Das Leben in einer globalisierten Welt und das national sowie auf europäischer Ebene verankerte Recht, sich an einem frei wählbaren Ort aufhalten zu dürfen, motiviert immer wieder Personen, ihren Wohnsitz in einen anderen Staat zu verlagern.

In solchen Fällen ist Vorsicht geboten: der deutsche Fiskus hat vom Gesetzgeber ein Instru­men­ta­rium an die Hand bekommen, mit dem unter gewissen Voraus­setzungen auch noch nach einer Verlagerung des Wohnsitzes in einen anderen Staat steuerliche Verpflichtungen für die „Weggezogenen” erhalten bleiben.



Die gesetzliche Grundlage dafür findet sich im Außersteuergesetz (AStG).

In §§ 2 - 5 AStG sind die verschiedenen Fälle geregelt, bei deren Vorliegen eine Besteuerung von Einkünften bzw. Vermögen auch noch nach einem Wegzug aus Deutschland durch die deutsche Finanzverwaltung erfolgen kann und davon auch regelmäßig Gebrauch gemacht wird.

Die erweitert-beschränkt betitelte Besteuerung erstreckt sich nach den Vorschriften im AStG sowohl auf die Einkommensteuer als auch die Erbschaft­steuer.

Der unter Compliance-Gesichtspunkten relevante Hauptanwendungsfall ist tatsächlich in der Besteuerung des Einkommens zu sehen; dadurch entsteht eine jährlich anfallende Steuer, die zudem weitestgehend ereignis­unabhängig zu entrichten ist. Anders im Fall der Erbschaft- und Schenkungsteuer, die an ein Ereignis, also einen Erbfall oder eine Schenkung anknüpfen.

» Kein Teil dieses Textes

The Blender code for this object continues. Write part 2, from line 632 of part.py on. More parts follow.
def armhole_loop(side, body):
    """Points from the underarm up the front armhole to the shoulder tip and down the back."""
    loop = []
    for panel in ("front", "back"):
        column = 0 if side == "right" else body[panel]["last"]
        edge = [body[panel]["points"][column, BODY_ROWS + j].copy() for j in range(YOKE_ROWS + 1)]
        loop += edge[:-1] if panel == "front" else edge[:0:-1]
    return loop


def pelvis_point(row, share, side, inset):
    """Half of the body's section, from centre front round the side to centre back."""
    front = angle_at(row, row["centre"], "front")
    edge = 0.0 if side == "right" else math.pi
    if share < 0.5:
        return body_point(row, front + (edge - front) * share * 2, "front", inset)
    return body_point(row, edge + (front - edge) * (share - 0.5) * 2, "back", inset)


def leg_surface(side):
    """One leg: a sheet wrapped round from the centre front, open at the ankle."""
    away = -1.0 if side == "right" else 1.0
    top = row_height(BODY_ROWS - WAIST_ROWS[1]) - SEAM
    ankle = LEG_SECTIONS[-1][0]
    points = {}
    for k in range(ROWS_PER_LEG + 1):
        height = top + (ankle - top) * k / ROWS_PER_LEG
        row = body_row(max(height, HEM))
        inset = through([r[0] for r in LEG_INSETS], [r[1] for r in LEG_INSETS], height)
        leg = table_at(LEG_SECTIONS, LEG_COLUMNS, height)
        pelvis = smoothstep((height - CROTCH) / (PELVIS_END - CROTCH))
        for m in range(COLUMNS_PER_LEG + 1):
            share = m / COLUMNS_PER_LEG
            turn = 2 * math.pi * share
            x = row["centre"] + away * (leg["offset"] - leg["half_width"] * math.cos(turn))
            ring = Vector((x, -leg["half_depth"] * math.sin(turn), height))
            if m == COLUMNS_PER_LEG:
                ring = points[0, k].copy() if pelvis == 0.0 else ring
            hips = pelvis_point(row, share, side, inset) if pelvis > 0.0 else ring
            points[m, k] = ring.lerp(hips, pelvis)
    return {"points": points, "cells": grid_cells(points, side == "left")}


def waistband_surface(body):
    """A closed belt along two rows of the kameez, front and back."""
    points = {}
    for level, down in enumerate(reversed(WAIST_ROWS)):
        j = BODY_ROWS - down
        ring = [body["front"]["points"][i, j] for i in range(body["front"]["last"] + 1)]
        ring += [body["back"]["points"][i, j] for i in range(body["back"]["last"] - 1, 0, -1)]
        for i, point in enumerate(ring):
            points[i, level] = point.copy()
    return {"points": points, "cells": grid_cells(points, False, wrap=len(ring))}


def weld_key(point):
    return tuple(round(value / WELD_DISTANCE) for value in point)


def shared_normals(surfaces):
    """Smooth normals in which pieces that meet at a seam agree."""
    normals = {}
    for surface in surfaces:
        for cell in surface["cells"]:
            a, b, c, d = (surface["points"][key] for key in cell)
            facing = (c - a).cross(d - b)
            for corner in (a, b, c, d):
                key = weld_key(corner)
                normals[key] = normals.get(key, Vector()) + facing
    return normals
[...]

Im Grunde kommt eine derartige Besteuerung – obwohl keine Ansässigkeit in Deutschland mehr besteht – dann in Betracht, wenn

  • eine natürliche Person von den letzten zehn Jahren vor Ende der eigentlichen Steuerpflicht in Deutschland mind. fünf Jahre unbe­schränkt in Deutschland steuerpflichtig war


und

  • im Ausland eine im Vergleich zu Deutschland niedrigeren Besteuerung unterliegt


und

  • wesentliche wirtschaftliche Interessen in Deutschland noch immer verfolgt werden.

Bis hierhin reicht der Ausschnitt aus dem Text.